▸ **THE PROBLEM**
List each line in which the string "Vector" appears.

▸ **PROVIDED MATERIAL**
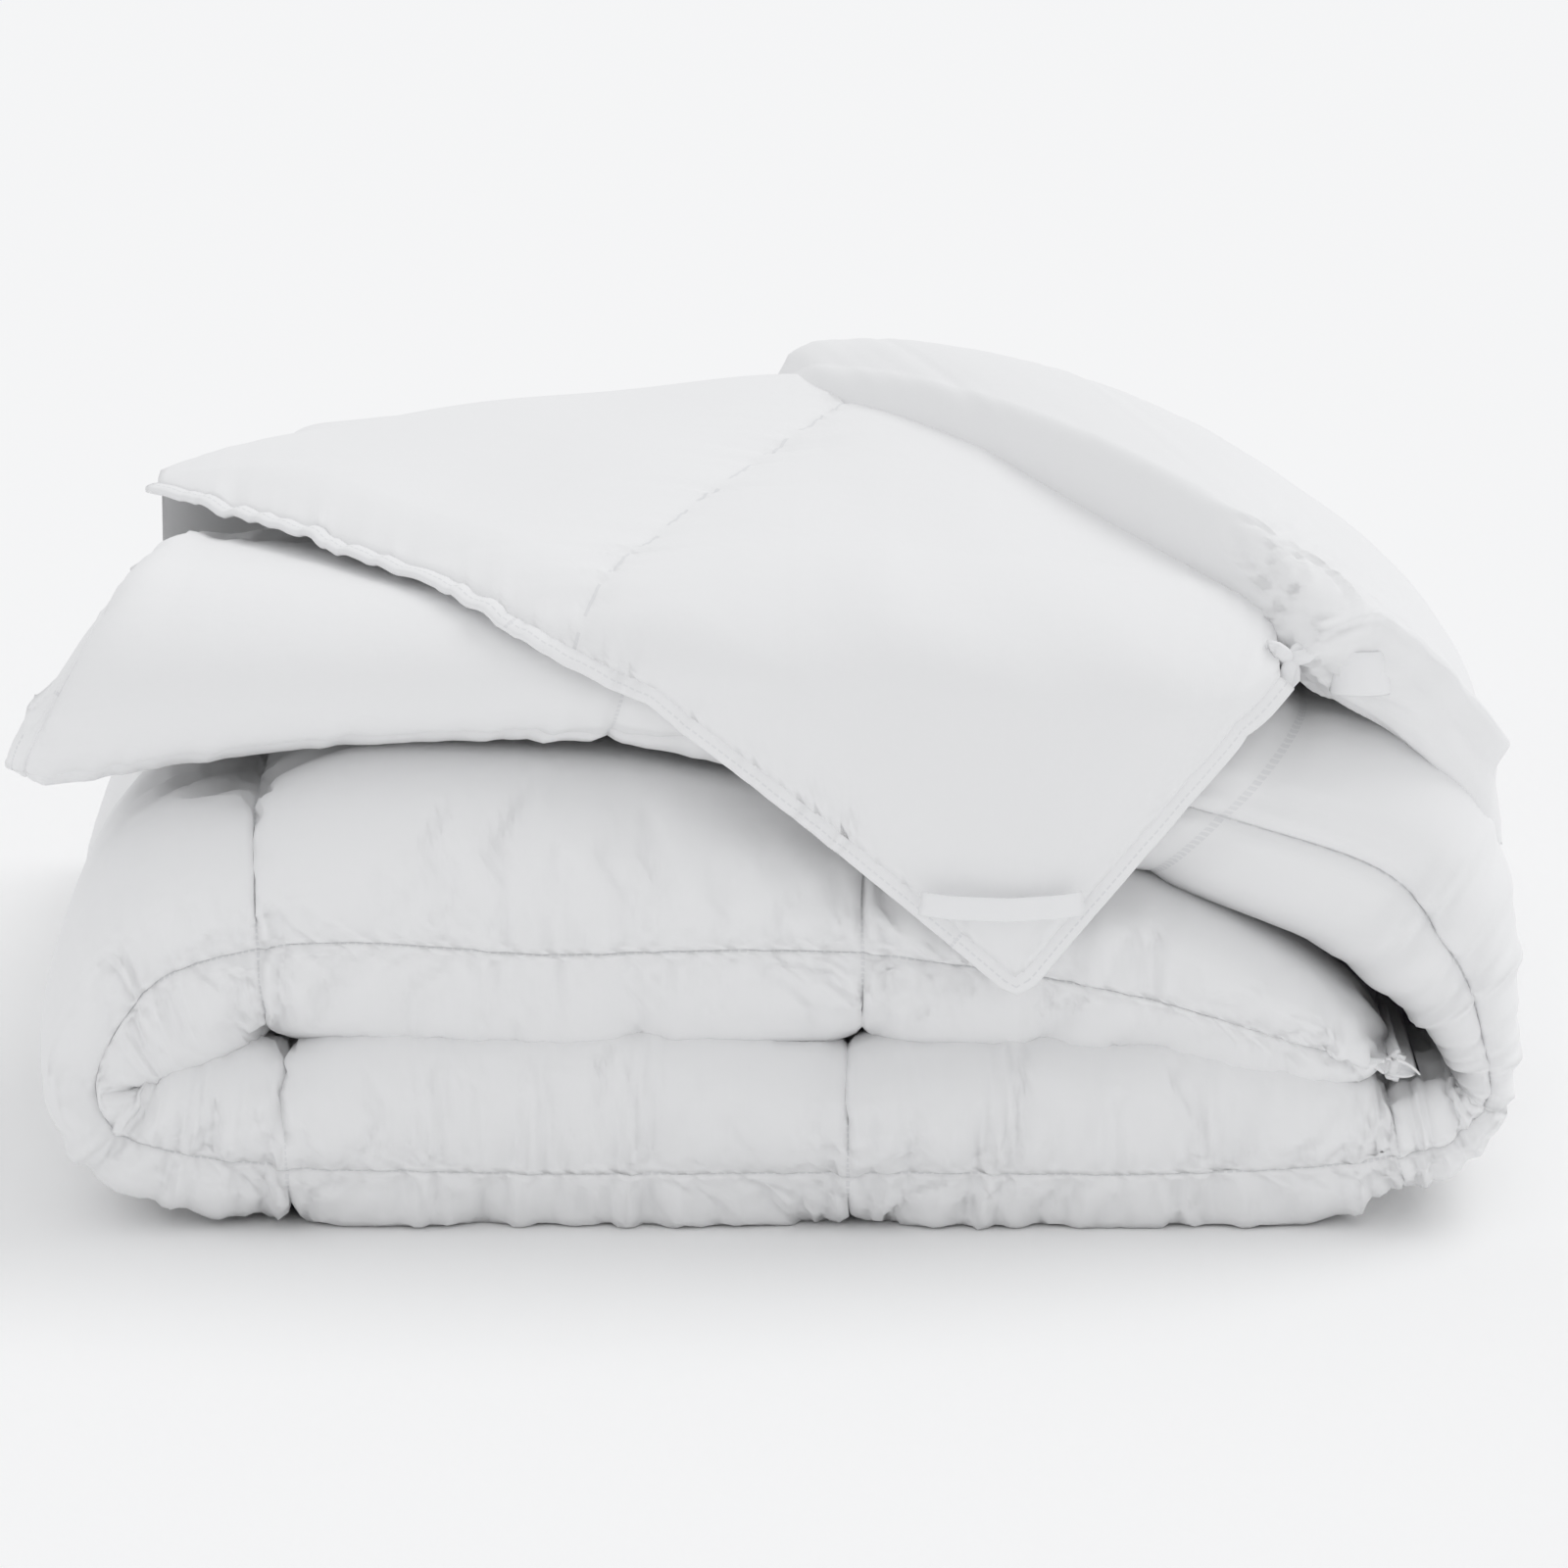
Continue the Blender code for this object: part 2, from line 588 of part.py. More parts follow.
def care_label():
    """A blank care label that hangs from the middle third's upper hem at the back."""
    cut = Section(1.5)
    hang = cut.point(cut.half / 2 - HEM_THICKNESS / 2, BACK_Y + CLEARANCE + HEM_WIDTH + CLEARANCE)
    rings = []
    for drop in (0.0, LABEL_LENGTH / 2, LABEL_LENGTH):
        top = hang - Vector((0, 0, drop))
        half = Vector((LABEL_WIDTH / 2, 0, 0))
        deep = Vector((0, LABEL_THICKNESS, 0))
        rings.append([top - half, top + half, top + half + deep, top - half + deep])
    loft("care_label", rings, "label")


def turning_point(name, point, starts, parent=None):
    """An empty on a joint's axis, with the pieces that move there as its children."""
    empty = bpy.data.objects.new(name, None)
    bpy.context.scene.collection.objects.link(empty)
    empty.location = point
    offset = Matrix.Translation(-Vector(point))
    for obj in bpy.data.objects:
        if obj.type == "MESH" and obj.parent is None and obj.name.startswith(starts):
            obj.parent = empty
            obj.matrix_parent_inverse = offset
    if parent:
        empty.parent = parent
        empty.matrix_parent_inverse = parent.matrix_world.inverted()
    bpy.context.view_layer.update()
    return empty


def middle_of(name):
    corners = [Vector(corner) for corner in bpy.data.objects[name].bound_box]
    return sum(corners, Vector()) / 8


def turning_points():
    """The top third turns about the outer side of its slit, the corner about its own top edge."""
    hinge = Section(HINGE_LINE)
    sewn = Vector((0, (1.06 * LOOP_RISE + TAPE) / 2, 0))
    loops = [(name, middle_of(name) + sewn) for name in ("corner_loop", "side_loop")]
    label_top = bpy.data.objects["care_label"].bound_box[1]
    strip = ("shell_top", "lining_top", "filling_right_turn_upper", "filling_top")
    on_top = (*strip, "hem_back_top", "hem_left_end")
    turned = ("turned_back", "filling_turned", "hem_turned", "ridge", "filling_ridge", "tie_knot")
    ends = ("pleat", "filling_pleat", "hem_long_side")
    top = turning_point("top_third_axis", hinge.point(hinge.half, 0), on_top + turned + ends)
    corner = Corner()
    edge = (corner.left + corner.right) / 2 + Vector((0, CORNER_LOFT + CLEARANCE / 2, 0))
    flap_pieces = ("corner_face", "corner_backing", "corner_filling", "hem_corner")
    flap = turning_point("corner_axis", edge, flap_pieces, top)
    turning_point("corner_loop_axis", loops[0][1], ("corner_loop",), flap)
    turning_point("side_loop_axis", loops[1][1], ("side_loop",), top)
    turning_point("care_label_axis", label_top, ("care_label",))


def centre():
    """Puts the origin under the middle of everything."""
    bpy.context.view_layer.update()
    meshes = [obj for obj in bpy.data.objects if obj.type == "MESH"]
    points = [obj.matrix_world @ vertex.co for obj in meshes for vertex in obj.data.vertices]
    x, y = ((min(p[i] for p in points) + max(p[i] for p in points)) / 2 for i in (0, 1))
    z = min(p.z for p in points)
    for obj in bpy.data.objects:
        if obj.parent is None:
            obj.location -= Vector((x, y, z))


clear_scene()
strip()
turned_back_ply()
ridge()
hanging_corner()
pleat()
pleat_hem()
side_loop()
care_label()
turning_points()
centre()
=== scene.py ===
import math

import bpy
import numpy as np
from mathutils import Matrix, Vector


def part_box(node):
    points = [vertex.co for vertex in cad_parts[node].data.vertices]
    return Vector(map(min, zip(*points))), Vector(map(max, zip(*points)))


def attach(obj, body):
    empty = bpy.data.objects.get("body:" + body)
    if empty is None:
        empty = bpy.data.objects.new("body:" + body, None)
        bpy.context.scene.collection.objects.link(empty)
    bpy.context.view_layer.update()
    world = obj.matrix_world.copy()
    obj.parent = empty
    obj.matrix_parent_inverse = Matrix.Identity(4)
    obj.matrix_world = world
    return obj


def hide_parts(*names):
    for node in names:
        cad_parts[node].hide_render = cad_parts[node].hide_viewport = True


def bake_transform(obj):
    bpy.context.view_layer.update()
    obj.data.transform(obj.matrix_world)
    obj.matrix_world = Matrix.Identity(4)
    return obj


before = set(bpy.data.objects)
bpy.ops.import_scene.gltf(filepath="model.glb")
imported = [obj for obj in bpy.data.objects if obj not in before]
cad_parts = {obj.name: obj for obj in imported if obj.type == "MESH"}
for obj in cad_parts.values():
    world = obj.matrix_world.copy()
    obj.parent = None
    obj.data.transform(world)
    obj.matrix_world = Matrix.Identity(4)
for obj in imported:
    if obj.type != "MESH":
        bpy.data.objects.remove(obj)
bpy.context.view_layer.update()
scene = bpy.context.scene

# --------------------------------------------------------------------------------------------------
# The room: a plain pale floor, an even white surround and one broad soft lamp overhead, a little to
# the right. The camera looks at the long front fold from slightly above.

fold_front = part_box("shell_bottom_third")[0][1]
look_at = (0.0, fold_front, 0.2346)
camera_distance = 4.2
camera_height_angle = math.radians(13.0)
view_width = 0.768

camera_data = bpy.data.cameras.new("camera")
camera_data.sensor_width = 36.0
camera_data.lens = 36.0 * camera_distance / view_width
camera_data.clip_end = 60.0
camera = bpy.data.objects.new("camera", camera_data)
scene.collection.objects.link(camera)
camera.location = (
    look_at[0],
    look_at[1] - camera_distance * math.cos(camera_height_angle),
    look_at[2] + camera_distance * math.sin(camera_height_angle),
)
camera.rotation_euler = (math.pi / 2 - camera_height_angle, 0.0, 0.0)
scene.camera = camera
scene.view_settings.view_transform = "Standard"

world = bpy.data.worlds.new("surround")
scene.world = world
world.use_nodes = True
seen = world.node_tree.nodes["Background"]
seen.inputs["Strength"].default_value = 0.905
seen.inputs["Color"].default_value = (1.0, 1.0, 1.0, 1.0)
light = world.node_tree.nodes.new("ShaderNodeBackground")
light.inputs["Strength"].default_value = 0.77
light.inputs["Color"].default_value = (0.985, 0.99, 1.0, 1.0)
either = world.node_tree.nodes.new("ShaderNodeMixShader")
path = world.node_tree.nodes.new("ShaderNodeLightPath")
for out, into in (
    (path.outputs["Is Camera Ray"], either.inputs[0]),
    (light.outputs[0], either.inputs[1]),
    (seen.outputs[0], either.inputs[2]),
    (either.outputs[0], world.node_tree.nodes["World Output"].inputs["Surface"]),
):
    world.node_tree.links.new(out, into)

lamp_data = bpy.data.lights.new("overhead", "SUN")
lamp_data.energy, lamp_data.angle = 0.62, math.radians(36)
lamp = bpy.data.objects.new("overhead", lamp_data)
lamp.rotation_euler = (math.radians(-14), math.radians(30), 0.0)
scene.collection.objects.link(lamp)

bpy.ops.object.select_all(action="DESELECT")
bpy.ops.mesh.primitive_plane_add(size=60.0, location=(0, 0, 0))
floor = bpy.context.object
floor.name = "floor"
pale = bpy.data.materials.new("pale_floor")
pale.use_nodes = True
pale.node_tree.nodes["Principled BSDF"].inputs["Base Color"].default_value = (0.985, 0.985, 0.985, 1)
pale.node_tree.nodes["Principled BSDF"].inputs["Roughness"].default_value = 1.0
pale.node_tree.nodes["Principled BSDF"].inputs["Specular IOR Level"].default_value = 0.0
floor.data.materials.append(pale)

# --------------------------------------------------------------------------------------------------
# The duvet's cotton: a close plain weave with a soft sheen. Its threads follow the cloth's own
# length and width, and over them lie faint crumples from the packing.

box_side = 0.285
stitch_width, stitch_pitch, stitch_share = 0.0009, 0.0040, 0.66
# The stitch colour is painted shade: a grey darker than the cloth stands in for the shade that falls
# in the sunk stitch line. The real thread is white.
stitch_shade_grey = (0.74, 0.745, 0.76)


class Dye:
    """One output in a material: sums and products add Math nodes, add() puts in any other node."""

    def __init__(self, tree, socket=None):
        self.tree, self.socket = tree, socket

    def add(self, kind, inputs=(), output=0, **settings):
        node = self.tree.nodes.new(kind)
        for name, value in settings.items():
            setattr(node, name, value)
        for name, value in dict(inputs).items():
            if isinstance(value, Dye):
                self.tree.links.new(value.socket, node.inputs[name])
            else:
                node.inputs[name].default_value = value
        return Dye(self.tree, node.outputs[output])

    def math(self, operation, first, second):
        return self.add("ShaderNodeMath", ((0, first), (1, second)), operation=operation)

    def __add__(self, other):
        return self.math("ADD", self, other)

    def __radd__(self, other):
        return self.math("ADD", other, self)

    def __sub__(self, other):
        return self.math("SUBTRACT", self, other)

    def __rsub__(self, other):
        return self.math("SUBTRACT", other, self)

    def __mul__(self, other):
        return self.math("MULTIPLY", self, other)

    def __rmul__(self, other):
        return self.math("MULTIPLY", other, self)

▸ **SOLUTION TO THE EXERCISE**
        top = hang - Vector((0, 0, drop))
        half = Vector((LABEL_WIDTH / 2, 0, 0))
        deep = Vector((0, LABEL_THICKNESS, 0))
    offset = Matrix.Translation(-Vector(point))
    corners = [Vector(corner) for corner in bpy.data.objects[name].bound_box]
    return sum(corners, Vector()) / 8
    sewn = Vector((0, (1.06 * LOOP_RISE + TAPE) / 2, 0))
    edge = (corner.left + corner.right) / 2 + Vector((0, CORNER_LOFT + CLEARANCE / 2, 0))
            obj.location -= Vector((x, y, z))
from mathutils import Matrix, Vector
    return Vector(map(min, zip(*points))), Vector(map(max, zip(*points)))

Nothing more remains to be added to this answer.